The story comes alive when the worlds of the Crawleys and their servants collide; that is what makes this show so brilliant, and so popular.

“Downton Abbey” is not only popular among viewers though; critics eat it up, too. The show has won six Primetime Emmy Awards, and has been nominated for 27 altogether in its two seasons. It has been nominated for more than 60 different awards in two years, and is the most-decorated non-U.S. TV series of all time.

It would be impossible to detail even all the characters and marvelous actors in this small space, let alone all the major plot points of the series. But a few highlights will do the reader well.

The series started off in 1912 with the sinking of the Titanic. This wreck affects the Crawleys in a distinct way, because although none of their immediate family was in any danger, their closest cousin and heir to the Grantham title – and therefore the Downton estate and fortune – has died at sea. This was also the cousin that was supposed to marry the eldest Crawley daughter.

This event leads to a string of others in the lives of the Crawleys and their servants, most of which involve the search and choosing of a new heir. This is where Matthew Crawley, third cousin once-removed – played by Dan Stevens – enters the scene.

Over a series of ups and downs, Matthew and Mary fall in love, and after one failed attempt at engagement – interrupted harshly by World War I – they are engaged to be married by the end of season two.

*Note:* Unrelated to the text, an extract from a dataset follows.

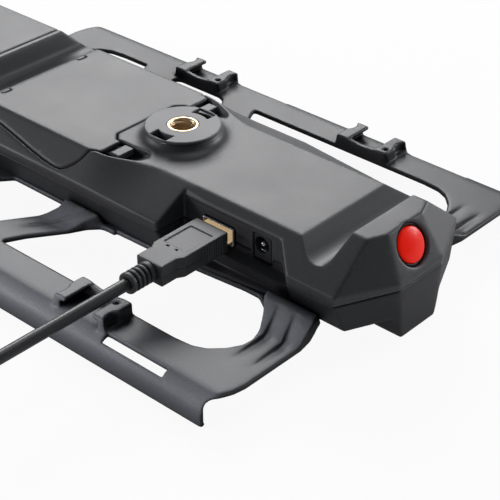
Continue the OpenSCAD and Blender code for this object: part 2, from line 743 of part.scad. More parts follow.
module usb_plug_shell() color([0.85, 0.72, 0.5]) difference() {
    usb_box(grip_y, [12, 14, 4.5]);
    usb_box(core_y, [11.4, 14, 3.9]);
    for (s = [-1, 1])
        translate([usb_x + s * 2.5 - 0.9, -24.8, usb_z + 1]) cube([1.8, 2.2, 3]);
}
module usb_plug_core() color([0.9, 0.9, 0.88])
    translate([usb_x - 5.7, core_y, usb_z - 1.95]) cube([11.4, 11.6, 1.8]);
module usb_plug_grip() color([0.13, 0.13, 0.14]) difference() {
    translate([usb_x, 0, usb_z - 4]) linear_extrude(8)
        polygon(concat(grip_half, flip_x(grip_half)));
    usb_box(-31.5, [12, 2.2, 4.5]);
    // finger grooves down both sides
    for (s = [-1, 1]) for (k = [0 : 4])
        translate([usb_x + s * 7.4 - 0.3, -37.4 - 1.3 * k, usb_z - 2.6])
            cube([0.6, 0.6, 5.4]);
}
module strain_relief() color([0.12, 0.12, 0.13]) difference() {
    usb_rod(-71, grip_end, 3.9);
    for (k = [0 : 3]) difference() {
        usb_rod(-63.4 - 2 * k, -62.6 - 2 * k, 6);
        usb_rod(-64 - 2 * k, -62 - 2 * k, 2.6);
    }
    usb_rod(-72, cable_y, cable_r);
}
module cable() color([0.15, 0.15, 0.16]) usb_rod(-152, cable_y, cable_r);

rear_cover();
lower_shell();
mount_disc();
threaded_insert();
mount_bracket();
battery_door();
door_hinge_pins();
door_latch_near();
door_latch_far();
battery_tray();
battery_cells();
contact_springs();
contact_plates();
sliding_end_cover();
sliding_end_base();
guide_bushes();
guide_rods();
cradle_frame();
lip_pads();
back_pads();
shell_screws();
frame_screws();
badge();
badge_bezel();
main_board();
control_chips();
usb_receptacle();
usb_tongue();
power_jack();
power_pin();
power_spring();
dock_connector();
dock_tip();
connector_board();
connector_flex();
usb_plug_shell();
usb_plug_core();
usb_plug_grip();
strain_relief();
cable();
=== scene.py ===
# A device cradle with a powered spine: a flat plate with arms, lips and clips, a housing on
# top of it with two sockets in its -y side, a plugged-in cable, and a round mount disc with
# a threaded insert. x runs along the spine, y across it, and z points up: the mount face is
# near z = 0 and the plate near z = -30 mm. Shapes are worked out in mm; Blender's scene is
# in metres.
import json
import math
import bpy
import numpy as np
import openvdb as vdb
from mathutils import Matrix, Vector


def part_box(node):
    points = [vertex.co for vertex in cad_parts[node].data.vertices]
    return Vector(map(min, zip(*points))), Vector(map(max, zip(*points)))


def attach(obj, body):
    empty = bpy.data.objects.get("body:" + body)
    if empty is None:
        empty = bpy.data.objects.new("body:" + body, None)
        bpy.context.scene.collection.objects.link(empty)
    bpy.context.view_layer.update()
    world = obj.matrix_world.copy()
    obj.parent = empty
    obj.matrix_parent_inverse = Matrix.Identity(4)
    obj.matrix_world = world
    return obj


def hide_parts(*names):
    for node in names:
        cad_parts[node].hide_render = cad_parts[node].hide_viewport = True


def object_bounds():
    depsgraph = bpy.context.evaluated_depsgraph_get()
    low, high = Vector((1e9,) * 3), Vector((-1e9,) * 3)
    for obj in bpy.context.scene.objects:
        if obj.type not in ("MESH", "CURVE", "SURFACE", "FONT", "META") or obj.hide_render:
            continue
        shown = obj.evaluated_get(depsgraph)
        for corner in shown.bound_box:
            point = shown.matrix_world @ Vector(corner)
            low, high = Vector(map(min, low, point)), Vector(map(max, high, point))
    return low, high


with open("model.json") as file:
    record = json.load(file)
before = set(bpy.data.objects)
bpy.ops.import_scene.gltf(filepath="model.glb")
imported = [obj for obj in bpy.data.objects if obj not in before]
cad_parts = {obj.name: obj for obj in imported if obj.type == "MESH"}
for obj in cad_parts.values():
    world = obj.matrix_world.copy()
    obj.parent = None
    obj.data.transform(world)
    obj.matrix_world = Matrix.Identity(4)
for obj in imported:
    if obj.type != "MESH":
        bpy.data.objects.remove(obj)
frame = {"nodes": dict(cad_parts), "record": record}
CAD_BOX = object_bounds()
NODES = frame["nodes"]
BODY = {n: b for b, ns in frame["record"]["behaviour"]["bodies"].items() for n in ns}
SLOT = {s["node"]: s["material_slot"] for s in frame["record"]["subparts"]}
COARSE = 1.0
scene = bpy.context.scene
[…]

Meanwhile, Sybil – the Crawleys’ youngest daughter – is the cause of much scandal when she runs off with the chauffer, Tom Branson. By the end of the second season, it doesn’t look like there’s much hope for Edith – the middle daughter – to find the love that her sisters have.

Aside for the twisted love plots, though, the only reason you really need to get hooked on “Downton Abbey” is the presence of one woman: Dame Maggie Smith. Though the days of Professor McGonagall are long gone, Smith dawns a different kind of witch’s hat in this series.

She’s the worst of them all; the pesky, know-it-all gossiping grandmother.

If nothing else in this story has made you want to tune in, that certainly will. Add to it some perfect costuming, beautiful sets, rich dialogue and even richer drama, and you’ve got a show that’s here to stay.